Na het akkoord over het Europese Gemeenschappelijk Landbouwbeleid (GLB), roept Boerenbond op om de boer centraal te plaatsen bij de Vlaamse implementatie ervan. Het Gemeenschappelijk Landbouwbeleid is al jaar en dag de motor van verduurzaming. Een versnelling hoger schakelen kan enkel als het beleid afgestemd is op de realiteit en als het de boer aan […]
Na het akkoord over het Europese Gemeenschappelijk Landbouwbeleid (GLB), roept Boerenbond op om de boer centraal te plaatsen bij de Vlaamse implementatie ervan. Het Gemeenschappelijk Landbouwbeleid is al jaar en dag de motor van verduurzaming. Een versnelling hoger schakelen kan enkel als het beleid afgestemd is op de realiteit en als het de boer aan het stuur zet, klinkt het. Het nieuwe GLB heeft het potentieel om dat te doen, maar dan moeten de juiste keuzes gemaakt worden.
Het Europese akkoord dat afgelopen dagen bereikt werd, geeft het startschot voor de opmaak van het Vlaams strategisch plan. Boerenbond roept bij dit startschot op om de boer centraal in het beleid te zetten. “Elke boer en elke ondernemer is verschillend en elk land- of tuinbouwbedrijf ook. Het is nu zaak via het GLB de juiste tools te voorzien waarmee de boer als ondernemer en volgens zijn bedrijfsrealiteit aan de slag kan gaan.”, aldus Sonja De Becker, voorzitter Boerenbond. Concreet vraagt de organisatie om bij de opmaak aan drie speerpunten vast te houden, die het de boer mogelijk maken zijn specifieke uitdagingen aan te gaan.
Naar oplossingen
Ten eerste is de draagkracht van de land- of tuinbouwer van het grootste belang. Het GLB heeft 9 doelstellingen en een eerlijk inkomen voor de boer is daar één van. Enkel met de nodige financiële draagkracht is het mogelijk vooruit te kijken. Daarom vraagt Boerenbond om de extra eisen en kosten te beperken en de nood aan een GLB als economisch beleid niet te onderdrukken. Zo is het belangrijk voldoende budget te behouden voor inkomensondersteunende maatregelen en de Europese randvoorwaarden niet te ‘gold platen’. Dit werkt concurrentieverstorend en beperkt de mogelijkheden in de rest van het GLB.

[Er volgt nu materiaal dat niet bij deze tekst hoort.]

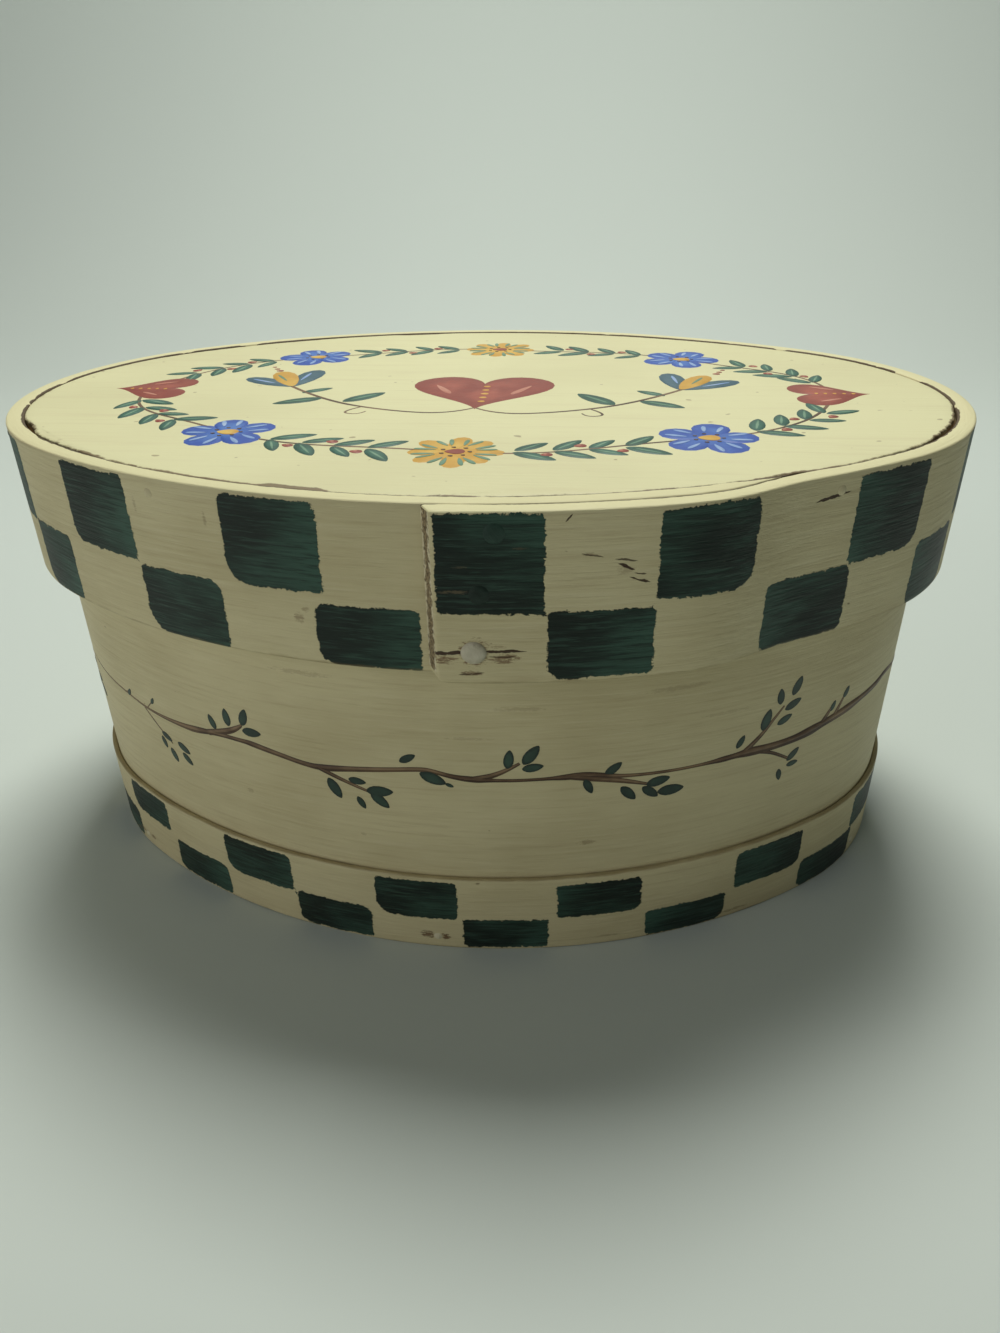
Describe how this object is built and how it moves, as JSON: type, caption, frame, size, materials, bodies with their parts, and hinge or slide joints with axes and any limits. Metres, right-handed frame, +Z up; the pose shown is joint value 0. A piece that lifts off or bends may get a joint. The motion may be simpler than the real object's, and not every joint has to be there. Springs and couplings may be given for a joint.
{
  "type": "oval wooden box",
  "caption": "Oval bentwood box with a tacked, lift-off lid, a foot hoop, cream paint, green checks and a twig border.",
  "frame": {"origin": "middle of the base board's underside, on the ground, under the middle of the oval", "axes": "+Z up, +X to the right along the oval's length, the lid's lapped front faces -Y"},
  "size_m": [0.22, 0.1586, 0.1081],
  "materials": {
    "painted_board": "hand-painted cream over wood, antiqued, with a painted wreath",
    "painted_strip": "cream paint over grain, antiqued, with brushed green checks",
    "painted_wall": "cream paint over grain with a painted twig border; bare inside",
    "painted_hoop": "cream paint with brushed green checks, worn to brown at its edges",
    "bare_board": "bare sanded pale wood",
    "painted_tack": "painted over, worn at the rim",
    "painted_brad": "painted over, dull",
    "rusty_brad": "dull, rust brown through thin paint"
  },
  "bodies": {
    "box": {"wall_strip": "painted_wall", "base_board": "bare_board", "foot_hoop": "painted_hoop", "wall_scarf_tacks": "painted_tack", "base_brads": "rusty_brad", "hoop_joint_brads": "rusty_brad"},
    "lid": {"lid_top_board": "painted_board", "lid_strip": "painted_strip", "lid_lap_tacks": "painted_tack", "lid_board_brads": "painted_brad"}
  },
  "joints": [
    {"name": "lid_lift", "type": "slide", "parent": "box", "child": "lid", "axis": [0, 0, 1], "range_m": [0, 0.07]}
  ]
}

Voor Boerenbond dient het GLB namelijk een stimulerend beleid te zijn, geen restrictief beleid. Zo zullen boeren pas kunnen verduurzamen als er haalbare instrumenten beschikbaar zijn en als hij uit een diverse instrumentenkist kan kiezen. Boerenbond ziet daarbij het te veel doorslagen van het GLB met onhaalbare en te vergaande vergroenende maatregelen als contraproductief.
Tot slot vindt Boerenbond dat het beleid zich moet richten op de actieve boer. Het budget voor het GLB vermindert namelijk en de toegang tot landbouwgrond staat onder druk. De uitwerking van een stevige definitie, die ruimte laat voor nieuwe verdienmodellen en jonge starters, moet de juiste focus leggen.
Realiteitszin en beleidscoherentie
De aantijgingen dat men met het GLB aan greenwashing doet staat haaks op de realiteit. Met deze hervorming schakelt het GLB als motor van verduurzaming meer dan één versnelling hoger. Boeren zullen moeten voldoen aan strengere eisen en randvoorwaarden, maar zullen minder ondersteund worden om aan maatschappelijke eisen te voldoen en publieke diensten te leveren. Tegelijk verwacht men van hen dat ze betaalbare, voedselveilige en kwaliteitsvolle voedingsproducten leveren, concurreren op de wereldmarkt en bijdragen aan de doelstellingen van de Green Deal. De boer zal het voelen in zijn inkomen en de enige die er wakker van ligt is de boer zelf. Dit is in die zin geen motie tegen vergroening, maar een oproep tot aandacht voor de realiteit en voor beleidscoherentie. Ook andere beleidsdomeinen zullen moeten bijdragen aan de uitdagingen van de land- en tuinbouwer om verder verduurzaming waar te maken.
Boerenbond beëindigt zijn boodschap met een oproep. “Hoewel het voor sommigen nooit genoeg zal zijn, is het GLB groener dan ooit en blijft het verder verduurzamen. Wij zijn bereid om mee te denken over een GLB dat de boer in Vlaanderen centraal zet, maar dat ook resultaatsgericht is. Niemand heeft iets aan greenwashing…. We rekenen erop dat anderen hetzelfde doen en op een realistische manier meewerken aan oplossingen.”, sluit De Becker af.